The specific one I had in mind I know for certain the management fee is 30%. If you can sustain the cash flow requirements to support the P&I, insurance, HOA, etc. of ~$3200 a month, you’d need to rent it out for $400/nt 11 nights a month to be above break even. Rates at the hotel well exceed that almost year round, so it seems like a no brained.

 

and you ask bankers on how to do it?

Ask them what's in their personal portfolio, otherwise it's 100% guaranteed they'll sell you crap

Never discuss with idiots, first they drag you at their level, then they beat you with experience.
 

bingo.

also curious if this is $5mm liquid or already invested, big difference. if still invested, actual capital after-tax is likely lower

but either way, good on you bro, I've got nothing to add.

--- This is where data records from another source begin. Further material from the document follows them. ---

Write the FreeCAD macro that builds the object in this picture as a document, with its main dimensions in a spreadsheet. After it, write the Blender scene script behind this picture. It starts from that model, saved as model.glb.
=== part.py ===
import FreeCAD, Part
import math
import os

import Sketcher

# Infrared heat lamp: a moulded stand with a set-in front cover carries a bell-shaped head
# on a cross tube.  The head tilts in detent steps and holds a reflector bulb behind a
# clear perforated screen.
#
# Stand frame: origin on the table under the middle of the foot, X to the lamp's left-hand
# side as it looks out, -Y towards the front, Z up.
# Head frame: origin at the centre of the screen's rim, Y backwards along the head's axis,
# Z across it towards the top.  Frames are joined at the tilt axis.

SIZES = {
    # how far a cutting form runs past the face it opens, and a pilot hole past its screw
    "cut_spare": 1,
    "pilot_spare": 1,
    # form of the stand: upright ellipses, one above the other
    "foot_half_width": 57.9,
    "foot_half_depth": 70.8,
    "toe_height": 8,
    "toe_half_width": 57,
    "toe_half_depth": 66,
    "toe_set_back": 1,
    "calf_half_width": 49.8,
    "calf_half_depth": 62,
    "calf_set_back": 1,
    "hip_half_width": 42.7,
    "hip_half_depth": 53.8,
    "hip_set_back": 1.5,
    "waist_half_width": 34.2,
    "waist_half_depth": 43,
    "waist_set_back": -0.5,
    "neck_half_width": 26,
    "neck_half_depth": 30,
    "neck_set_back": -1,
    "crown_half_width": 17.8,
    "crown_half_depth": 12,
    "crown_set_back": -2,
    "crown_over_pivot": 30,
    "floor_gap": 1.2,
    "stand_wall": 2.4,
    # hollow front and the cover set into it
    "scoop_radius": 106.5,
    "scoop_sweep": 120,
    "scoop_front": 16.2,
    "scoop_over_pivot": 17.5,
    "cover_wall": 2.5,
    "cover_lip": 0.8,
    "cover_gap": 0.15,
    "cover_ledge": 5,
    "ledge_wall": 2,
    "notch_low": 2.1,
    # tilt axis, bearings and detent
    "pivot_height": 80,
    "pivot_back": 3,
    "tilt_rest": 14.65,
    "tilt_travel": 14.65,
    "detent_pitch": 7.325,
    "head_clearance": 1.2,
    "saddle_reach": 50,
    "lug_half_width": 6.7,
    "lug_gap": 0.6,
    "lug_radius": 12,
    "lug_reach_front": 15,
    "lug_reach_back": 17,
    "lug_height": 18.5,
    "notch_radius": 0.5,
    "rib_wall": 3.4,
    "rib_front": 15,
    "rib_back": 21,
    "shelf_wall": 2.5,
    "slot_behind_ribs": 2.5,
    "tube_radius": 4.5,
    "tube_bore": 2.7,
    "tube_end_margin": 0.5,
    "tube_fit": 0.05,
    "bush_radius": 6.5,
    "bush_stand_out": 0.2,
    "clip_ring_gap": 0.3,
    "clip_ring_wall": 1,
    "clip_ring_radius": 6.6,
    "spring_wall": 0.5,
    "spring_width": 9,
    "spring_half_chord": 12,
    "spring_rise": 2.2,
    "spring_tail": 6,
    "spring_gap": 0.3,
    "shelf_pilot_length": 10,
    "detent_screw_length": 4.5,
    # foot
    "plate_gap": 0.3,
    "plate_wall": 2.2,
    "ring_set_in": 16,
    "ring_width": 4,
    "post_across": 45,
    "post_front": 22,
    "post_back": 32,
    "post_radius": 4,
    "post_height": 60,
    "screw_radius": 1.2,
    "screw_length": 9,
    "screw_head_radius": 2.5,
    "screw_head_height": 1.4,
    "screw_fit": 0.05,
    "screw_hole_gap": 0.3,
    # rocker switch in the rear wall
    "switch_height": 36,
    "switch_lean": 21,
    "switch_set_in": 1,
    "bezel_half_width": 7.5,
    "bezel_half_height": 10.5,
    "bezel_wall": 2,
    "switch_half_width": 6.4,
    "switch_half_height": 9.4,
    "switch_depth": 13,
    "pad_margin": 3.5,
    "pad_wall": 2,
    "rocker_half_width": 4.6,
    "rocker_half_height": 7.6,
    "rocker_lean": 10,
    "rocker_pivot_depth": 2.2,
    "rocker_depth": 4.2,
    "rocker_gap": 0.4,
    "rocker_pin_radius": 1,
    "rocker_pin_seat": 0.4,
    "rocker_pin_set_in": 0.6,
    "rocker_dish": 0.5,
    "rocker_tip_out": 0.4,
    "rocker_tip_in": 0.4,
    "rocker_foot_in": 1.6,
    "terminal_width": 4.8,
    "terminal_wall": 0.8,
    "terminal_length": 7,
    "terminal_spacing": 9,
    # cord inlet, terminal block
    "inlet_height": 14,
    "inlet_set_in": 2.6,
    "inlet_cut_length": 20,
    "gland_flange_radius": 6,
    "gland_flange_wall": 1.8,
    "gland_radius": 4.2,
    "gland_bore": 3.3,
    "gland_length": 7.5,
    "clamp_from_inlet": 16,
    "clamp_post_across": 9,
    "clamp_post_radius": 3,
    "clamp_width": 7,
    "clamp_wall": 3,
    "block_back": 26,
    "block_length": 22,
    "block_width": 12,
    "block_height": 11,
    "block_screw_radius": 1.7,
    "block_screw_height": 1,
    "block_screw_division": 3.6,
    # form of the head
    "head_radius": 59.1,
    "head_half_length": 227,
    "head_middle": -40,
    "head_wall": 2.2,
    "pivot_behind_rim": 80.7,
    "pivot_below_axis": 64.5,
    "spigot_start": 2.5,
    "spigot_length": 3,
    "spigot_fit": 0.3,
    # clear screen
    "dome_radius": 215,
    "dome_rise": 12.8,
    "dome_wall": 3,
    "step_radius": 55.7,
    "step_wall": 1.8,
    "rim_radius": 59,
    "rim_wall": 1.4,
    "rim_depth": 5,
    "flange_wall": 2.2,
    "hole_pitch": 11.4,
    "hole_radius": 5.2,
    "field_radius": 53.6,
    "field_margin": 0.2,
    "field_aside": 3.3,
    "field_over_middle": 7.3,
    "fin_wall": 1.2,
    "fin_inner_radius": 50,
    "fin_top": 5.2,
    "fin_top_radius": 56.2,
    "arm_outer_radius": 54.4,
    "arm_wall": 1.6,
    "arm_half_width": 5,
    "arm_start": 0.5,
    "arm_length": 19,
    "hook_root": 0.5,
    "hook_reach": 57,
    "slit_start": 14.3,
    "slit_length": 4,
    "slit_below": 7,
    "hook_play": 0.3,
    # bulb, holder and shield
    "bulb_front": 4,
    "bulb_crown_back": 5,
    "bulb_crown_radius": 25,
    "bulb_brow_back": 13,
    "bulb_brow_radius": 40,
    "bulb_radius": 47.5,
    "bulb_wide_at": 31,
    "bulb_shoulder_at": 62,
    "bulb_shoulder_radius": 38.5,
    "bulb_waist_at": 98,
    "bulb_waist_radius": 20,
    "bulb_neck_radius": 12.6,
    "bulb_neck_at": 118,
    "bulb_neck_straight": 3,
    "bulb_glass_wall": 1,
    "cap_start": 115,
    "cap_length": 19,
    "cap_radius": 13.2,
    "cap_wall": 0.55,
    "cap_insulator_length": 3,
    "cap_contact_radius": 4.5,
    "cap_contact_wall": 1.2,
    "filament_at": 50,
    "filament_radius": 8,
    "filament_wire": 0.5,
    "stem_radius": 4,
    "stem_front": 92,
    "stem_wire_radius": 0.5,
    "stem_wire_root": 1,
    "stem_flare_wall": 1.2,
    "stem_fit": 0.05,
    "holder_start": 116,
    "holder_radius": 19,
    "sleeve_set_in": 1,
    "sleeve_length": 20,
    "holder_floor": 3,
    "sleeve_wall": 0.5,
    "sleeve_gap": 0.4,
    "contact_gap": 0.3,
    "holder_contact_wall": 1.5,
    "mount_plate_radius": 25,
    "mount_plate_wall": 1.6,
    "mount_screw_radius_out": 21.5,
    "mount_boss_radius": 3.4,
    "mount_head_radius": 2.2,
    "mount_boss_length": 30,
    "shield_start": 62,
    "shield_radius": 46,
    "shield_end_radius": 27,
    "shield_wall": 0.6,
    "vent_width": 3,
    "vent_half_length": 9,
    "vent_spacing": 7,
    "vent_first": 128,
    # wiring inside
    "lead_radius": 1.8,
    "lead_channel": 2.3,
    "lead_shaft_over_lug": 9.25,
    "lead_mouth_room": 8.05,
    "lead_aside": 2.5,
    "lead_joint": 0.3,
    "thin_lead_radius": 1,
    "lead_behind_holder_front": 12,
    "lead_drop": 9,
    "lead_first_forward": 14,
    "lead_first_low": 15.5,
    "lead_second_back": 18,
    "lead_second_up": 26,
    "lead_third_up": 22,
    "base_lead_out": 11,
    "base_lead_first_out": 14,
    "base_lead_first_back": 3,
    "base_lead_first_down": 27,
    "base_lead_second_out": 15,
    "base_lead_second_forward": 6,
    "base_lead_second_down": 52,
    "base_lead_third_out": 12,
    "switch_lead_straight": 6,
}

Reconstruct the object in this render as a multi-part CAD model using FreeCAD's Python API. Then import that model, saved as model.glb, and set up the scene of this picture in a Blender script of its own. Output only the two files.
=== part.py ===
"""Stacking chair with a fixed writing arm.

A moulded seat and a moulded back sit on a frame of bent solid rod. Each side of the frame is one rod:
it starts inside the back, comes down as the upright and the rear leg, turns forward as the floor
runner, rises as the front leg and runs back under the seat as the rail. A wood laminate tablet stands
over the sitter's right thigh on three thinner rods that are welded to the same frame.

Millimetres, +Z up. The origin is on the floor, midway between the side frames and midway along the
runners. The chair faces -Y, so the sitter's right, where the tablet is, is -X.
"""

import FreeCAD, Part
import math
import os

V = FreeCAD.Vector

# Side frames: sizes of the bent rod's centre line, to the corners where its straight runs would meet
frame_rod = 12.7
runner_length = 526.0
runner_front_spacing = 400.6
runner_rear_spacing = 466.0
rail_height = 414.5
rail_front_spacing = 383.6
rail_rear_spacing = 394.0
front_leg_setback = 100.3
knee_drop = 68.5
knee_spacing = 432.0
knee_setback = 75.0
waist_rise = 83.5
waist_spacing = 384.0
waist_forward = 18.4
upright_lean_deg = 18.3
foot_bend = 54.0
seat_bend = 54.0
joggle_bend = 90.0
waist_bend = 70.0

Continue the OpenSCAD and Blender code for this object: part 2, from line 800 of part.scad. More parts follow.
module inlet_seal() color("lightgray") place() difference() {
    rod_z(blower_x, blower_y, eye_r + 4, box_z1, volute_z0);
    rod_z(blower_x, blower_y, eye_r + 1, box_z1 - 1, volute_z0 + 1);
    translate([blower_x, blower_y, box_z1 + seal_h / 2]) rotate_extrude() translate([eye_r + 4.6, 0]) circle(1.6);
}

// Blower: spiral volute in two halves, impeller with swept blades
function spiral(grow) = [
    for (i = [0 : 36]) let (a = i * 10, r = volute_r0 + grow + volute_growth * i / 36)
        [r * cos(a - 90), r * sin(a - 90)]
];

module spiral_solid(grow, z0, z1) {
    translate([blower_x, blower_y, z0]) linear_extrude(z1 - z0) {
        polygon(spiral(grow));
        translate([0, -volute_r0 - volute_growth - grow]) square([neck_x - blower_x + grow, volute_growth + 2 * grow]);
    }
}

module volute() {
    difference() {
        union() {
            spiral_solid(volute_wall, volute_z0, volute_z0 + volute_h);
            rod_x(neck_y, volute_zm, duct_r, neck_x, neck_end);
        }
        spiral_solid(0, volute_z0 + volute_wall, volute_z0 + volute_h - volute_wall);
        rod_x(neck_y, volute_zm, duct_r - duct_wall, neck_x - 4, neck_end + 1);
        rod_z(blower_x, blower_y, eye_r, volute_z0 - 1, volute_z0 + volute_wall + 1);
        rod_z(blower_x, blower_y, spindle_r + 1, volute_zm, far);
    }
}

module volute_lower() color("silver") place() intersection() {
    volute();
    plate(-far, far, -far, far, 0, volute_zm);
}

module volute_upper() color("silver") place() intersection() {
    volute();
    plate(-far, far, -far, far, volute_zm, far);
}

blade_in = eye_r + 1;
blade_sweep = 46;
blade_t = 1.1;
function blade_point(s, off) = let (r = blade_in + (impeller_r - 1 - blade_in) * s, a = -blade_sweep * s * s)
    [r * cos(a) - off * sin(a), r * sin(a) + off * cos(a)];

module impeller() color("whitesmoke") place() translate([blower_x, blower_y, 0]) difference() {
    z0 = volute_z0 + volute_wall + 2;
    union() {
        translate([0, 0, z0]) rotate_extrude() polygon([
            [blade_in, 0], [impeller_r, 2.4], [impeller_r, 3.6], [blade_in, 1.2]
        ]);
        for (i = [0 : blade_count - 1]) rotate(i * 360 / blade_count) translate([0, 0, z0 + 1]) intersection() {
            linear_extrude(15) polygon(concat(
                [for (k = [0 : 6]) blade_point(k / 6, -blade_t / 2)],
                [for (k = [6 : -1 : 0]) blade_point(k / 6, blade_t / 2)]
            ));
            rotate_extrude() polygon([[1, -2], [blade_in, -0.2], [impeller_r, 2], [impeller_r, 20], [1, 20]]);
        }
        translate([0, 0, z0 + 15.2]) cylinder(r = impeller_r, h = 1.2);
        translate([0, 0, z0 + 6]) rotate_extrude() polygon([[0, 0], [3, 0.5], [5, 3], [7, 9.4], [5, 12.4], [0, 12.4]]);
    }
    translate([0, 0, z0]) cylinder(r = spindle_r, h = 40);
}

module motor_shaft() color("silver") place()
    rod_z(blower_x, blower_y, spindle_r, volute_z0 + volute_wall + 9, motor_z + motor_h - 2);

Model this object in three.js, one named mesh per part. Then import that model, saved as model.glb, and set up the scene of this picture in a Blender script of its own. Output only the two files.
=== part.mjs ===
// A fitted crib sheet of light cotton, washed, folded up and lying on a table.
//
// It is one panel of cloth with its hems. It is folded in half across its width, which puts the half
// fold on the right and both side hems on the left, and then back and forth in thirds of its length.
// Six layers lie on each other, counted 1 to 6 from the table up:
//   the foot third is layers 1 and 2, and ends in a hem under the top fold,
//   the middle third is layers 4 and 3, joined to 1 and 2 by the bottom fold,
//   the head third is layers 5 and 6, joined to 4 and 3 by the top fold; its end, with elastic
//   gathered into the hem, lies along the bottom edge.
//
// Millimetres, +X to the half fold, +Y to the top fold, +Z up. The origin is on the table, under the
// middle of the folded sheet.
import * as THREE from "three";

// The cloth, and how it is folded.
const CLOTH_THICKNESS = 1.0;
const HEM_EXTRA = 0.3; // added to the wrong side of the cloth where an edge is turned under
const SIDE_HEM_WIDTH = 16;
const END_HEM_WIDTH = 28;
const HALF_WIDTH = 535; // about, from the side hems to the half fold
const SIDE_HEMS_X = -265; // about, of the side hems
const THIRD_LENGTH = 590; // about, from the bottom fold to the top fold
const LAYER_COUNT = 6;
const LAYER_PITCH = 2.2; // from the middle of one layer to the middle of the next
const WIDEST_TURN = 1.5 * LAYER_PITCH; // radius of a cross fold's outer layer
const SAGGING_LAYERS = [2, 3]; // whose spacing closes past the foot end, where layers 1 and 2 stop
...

if I had $5mm after tax, after paying off my primary mortgage, I'd probably continue working, put 60% into the strategy I run for clients (100% public equity), 20% in a few hedge funds/private placements I like, establish residence in south florida (can get a pretty nice single story in Hollywood for $500k), keep 5% in cash, and keep another 5% for investing in startups/VC/crypto

 

Do you have any specific reason to remain in your HCOL city? You're early 30's, already married and now quit IB. I guess I don't know what your wife does, but I don't really see why you can't move to a Tier 2/Tier 3 city where your $5MM will go much further. 

Array
 

Based

"The obedient always think of themselves as virtuous rather than cowardly" - Robert A. Wilson | "If you don't have any enemies in life you have never stood up for anything" - Winston Churchill | "It's a testament to the sheer belligerence of the profession that people would rather argue about the 'risk-adjusted returns' of using inferior tooth cleaning methods." - kellycriterion
 

Please go on r/fatfire or any of the FIRE subreddits if you're planning on going to internet advice route.  

This forum is 90% early career folks, and even among the darker blue users (VPs, Principles, Partners) not that many of them are in a position where they have accumulated significant assets. 

If your going to ask anyone ask APAE E.  He would know best.

Good luck and congrats on the success!

 

Probably REITs/dividend investing. Buying equities at market peaks, especially with leverage, could send that net worth tumbling down. Don't have experience with franchising so won't commend on that. Alternatively buying real estate and having someone manage it for you. 

 

I would only jump into RE if you understand the market itself as opposed to buy and have someone else manage. Scores of threads on topics on it.

The real folks taking in $ from naive owners are potentially the firms who are managing their assets.